I’m stranded on Mars.
I have no way to communicate with Earth.
If the Oxygenator breaks down, I’ll suffocate.
If the Water Reclaimer breaks down, I’ll die of thirst.
If the Habitat breaches, I’ll just kind of explode.
If none of those things happen, I’ll eventually run out of food and starve to death.
I’m screwed
The above quote is from the rear cover of the book and it sets the premise of the story so well that I knew I was going to enjoy it. Yes I know the film starring Matt Damon came out in 2015, but I’ve never seen it. This is also my first time reading an Andy Weir book and with the release of smash hit film Project Hail Mary earlier this year he is difficult to avoid at the moment, so I thought I would go back to the beginning and his first novel.

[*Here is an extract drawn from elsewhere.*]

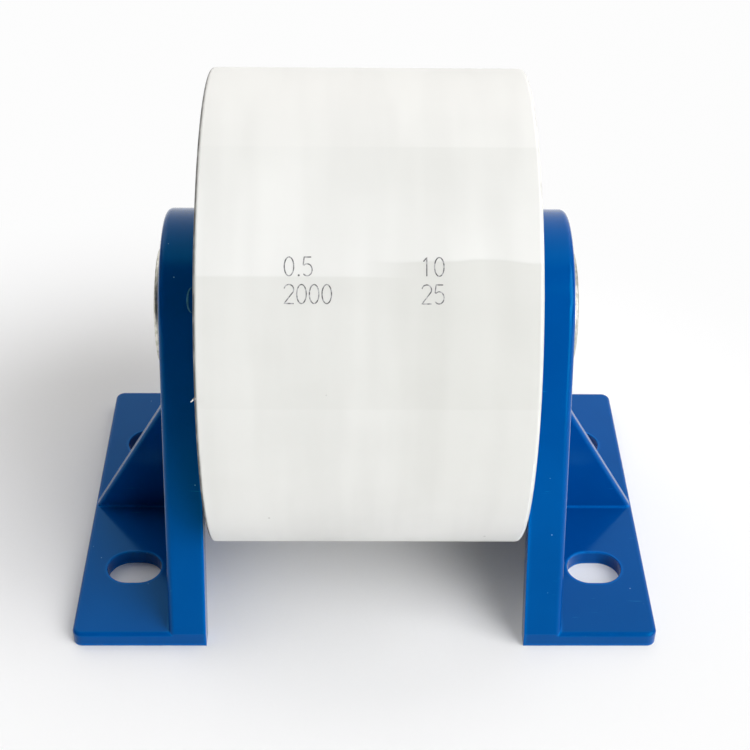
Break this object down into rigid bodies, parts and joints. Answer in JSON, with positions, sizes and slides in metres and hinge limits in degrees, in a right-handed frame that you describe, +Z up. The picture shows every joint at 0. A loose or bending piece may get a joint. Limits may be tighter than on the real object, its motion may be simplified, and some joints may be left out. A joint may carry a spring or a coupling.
{
  "type": "film capacitor",
  "caption": "Wound film capacitor: a tape-wrapped cylinder lying between two moulded L-brackets with slotted feet, with a threaded terminal in each bracket head.",
  "frame": {"origin": "on the mounting surface, midway between the brackets and midway front to back", "axes": "+X along the winding axis towards the right bracket, +Z up from the mounting surface"},
  "size_m": [0.083, 0.066, 0.0725],
  "materials": {
    "core_plastic": "moulded, semi-matte",
    "metallised_film": "wound film, silvery",
    "zinc_spray": "rough sprayed metal",
    "terminal_metal": "tinned, dull bright",
    "seal_resin": "cast epoxy resin",
    "white_tape": "polyester tape, satin",
    "blue_plastic": "glossy moulded plastic"
  },
  "bodies": {
    "root": {"winding_core": "core_plastic", "film_winding": "metallised_film", "zinc_end_left": "zinc_spray", "zinc_end_right": "zinc_spray", "terminal_left": "terminal_metal", "terminal_right": "terminal_metal", "end_seal_left": "seal_resin", "end_seal_right": "seal_resin", "tape_wrap": "white_tape", "bracket_left": "blue_plastic", "bracket_right": "blue_plastic"}
  },
  "joints": []
}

There are one or two scientific errors (see spoiler alert at the end of this blog) but it appears to be largely accurate, I’m not a space expert by any means so I could largely ignore the plot devices I knew wouldn’t work as the plot is so well told, and what I did know would work is properly explained. It is also very funny, which I wasn’t expecting.We start with Mark Watney realising he is alone on Mars as the rest of the crew of Earth’s third manned mission to Mars have taken off without him during an emergency evacuation of the planet as they believed he was dead in a sandstorm that had potential to destroy both their habitat and also the craft ready to take them back to orbit. They did attempt to find his body but couldn’t see anything due to the sand and had to give up as the lander was starting to lean to an degree that would have prevented take off. Watney however was injured by a flying radio antenna which pierced his spacesuit and took out his communication to the Mars Ascent Vehicle which was why they saw no vital signs from him.

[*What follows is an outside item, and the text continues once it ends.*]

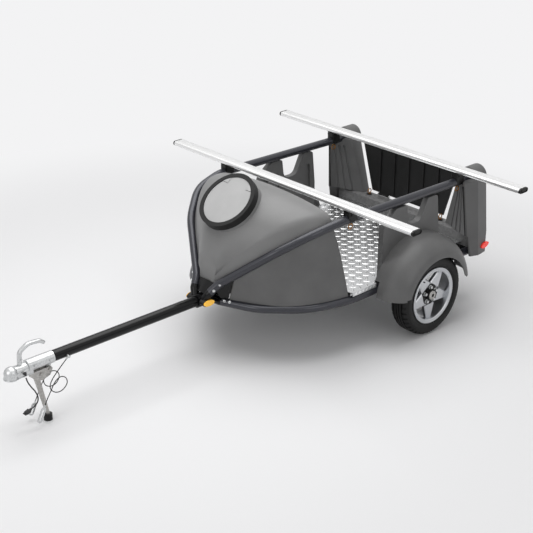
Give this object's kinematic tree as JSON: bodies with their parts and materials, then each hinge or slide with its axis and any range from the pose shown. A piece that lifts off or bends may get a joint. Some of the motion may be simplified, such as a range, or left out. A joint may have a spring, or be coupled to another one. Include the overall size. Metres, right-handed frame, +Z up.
{
  "type": "kayak trailer",
  "caption": "Light road trailer for kayaks and camping gear: bent tube frame, moulded nose with a round hatch, tread-plate deck, fenders, load bars, tailgate and a folding parking stand.",
  "frame": {"origin": "on the ground under the middle of the overall length, on the centre line", "axes": "+X forward to the coupler, +Y to the left, +Z up"},
  "size_m": [3.0317, 1.981, 1.0055],
  "materials": {
    "amber_lens": "clear moulded lens",
    "bar_alloy": "anodised",
    "black_plastic": "moulded",
    "body_plastic": "moulded, fine grain",
    "cable_cover": "plastic cover on wire rope",
    "chassis_paint": "satin powder coat",
    "foot_rubber": "moulded",
    "frame_tube": "satin powder coat",
    "gate_plastic": "moulded, fine grain",
    "hood_plastic": "moulded, fine grain",
    "hub_paint": "black paint",
    "lead_rubber": "extruded sheath",
    "lid_plastic": "moulded, fine grain",
    "red_lens": "clear moulded lens",
    "rim_alloy": "cast, clear coated",
    "ring_brass": "plated wire",
    "seal_rubber": "moulded",
    "stand_paint": "grey paint",
    "tongue_paint": "gloss powder coat",
    "tread_plate": "bright rolled tread plate",
    "tyre_rubber": "moulded rubber",
    "zinc_steel": "bright zinc plate"
  },
  "bodies": {
    "chassis": {"axle_arm_left": "chassis_paint", "axle_arm_right": "chassis_paint", "axle_beam": "chassis_paint", "bar_brackets": "black_plastic", "bar_end_caps": "black_plastic", "cable_eyes": "zinc_steel", "cable_hooks": "zinc_steel", "coupler_body": "zinc_steel", "coupler_handle": "zinc_steel", "cross_members": "chassis_paint", "deck_plate": "tread_plate", "fender_left": "body_plastic", "fender_right": "body_plastic", "gate_hinges": "zinc_steel", "hatch_ring": "seal_rubber", "load_bar_front": "bar_alloy", "load_bar_rear": "bar_alloy", "lower_rail_left": "frame_tube", "lower_rail_right": "frame_tube", "nose_bulkhead": "body_plastic", "nose_floor": "body_plastic", "nose_hood": "hood_plastic", "nose_side_left": "body_plastic", "nose_side_right": "body_plastic", "rear_pillar_left": "body_plastic", "rear_pillar_right": "body_plastic", "rear_sill": "body_plastic", "safety_cable_left": "cable_cover", "safety_cable_right": "cable_cover", "side_marker_housings": "black_plastic", "side_marker_lenses": "amber_lens", "side_tower_left": "body_plastic", "side_tower_right": "body_plastic", "stand_lug": "zinc_steel", "tail_lamps": "red_lens", "tie_down_rings": "ring_brass", "tongue_hub": "tongue_paint", "tongue_tube": "tongue_paint", "upper_rail_left": "frame_tube", "upper_rail_right": "frame_tube", "wiring_grommet": "seal_rubber", "wiring_lead": "lead_rubber", "wiring_plug": "lead_rubber"},
    "wheel_left": {"rim_left": "rim_alloy", "tyre_left": "tyre_rubber", "wheel_hub_left": "hub_paint"},
    "wheel_right": {"rim_right": "rim_alloy", "tyre_right": "tyre_rubber", "wheel_hub_right": "hub_paint"},
    "stand": {"stand_foot": "foot_rubber", "stand_leg": "stand_paint"},
    "tailgate": {"tailgate": "gate_plastic"},
    "hatch_lid": {"hatch_lid": "lid_plastic"}
  },
  "joints": [
    {"name": "wheel_left_spin", "type": "hinge", "parent": "chassis", "child": "wheel_left", "pos_m": [-0.907, 0.646, 0.245], "axis": [0, 1, 0], "continuous": true},
    {"name": "wheel_right_spin", "type": "hinge", "parent": "chassis", "child": "wheel_right", "pos_m": [-0.907, -0.646, 0.245], "axis": [0, 1, 0], "continuous": true},
    {"name": "stand_fold", "type": "hinge", "parent": "chassis", "child": "stand", "pos_m": [1.262, 0, 0.294], "axis": [0, 1, 0], "range_deg": [0, 90]},
    {"name": "tailgate_fold", "type": "hinge", "parent": "chassis", "child": "tailgate", "pos_m": [-1.456, 0, 0.466], "axis": [0, -1, 0], "range_deg": [0, 90]},
    {"name": "hatch_lid_open", "type": "hinge", "parent": "chassis", "child": "hatch_lid", "pos_m": [-0.0425, 0, 0.96407], "axis": [0, -1, 0], "range_deg": [0, 105]}
  ]
}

The style of the novel is interesting as we don’t follow Watney in real time as he does things but in retrospect as he writes up his log, so when things go wrong the first clue is often a gap in the date at the start of the next log entry. My first impression whilst reading was that was going to be the entire structure because after all who else can he talk to, the habitat radio equipment was destroyed in the storm. But on page forty nine I finally got a chapter which wasn’t Watney’s monologue, entertaining as that was. and it was somebody on Earth realising that Watney was alive. Mindy Park had looked at satellite images of the Ares 3 landing site and spotted that the pop up tents were deployed and the rovers weren’t where they should be, that then lifted the story to two parallel tales, the day to day survival of Mark Watney and the NASA conversations as to what they could do to help, which frankly initially at least, looked like very little.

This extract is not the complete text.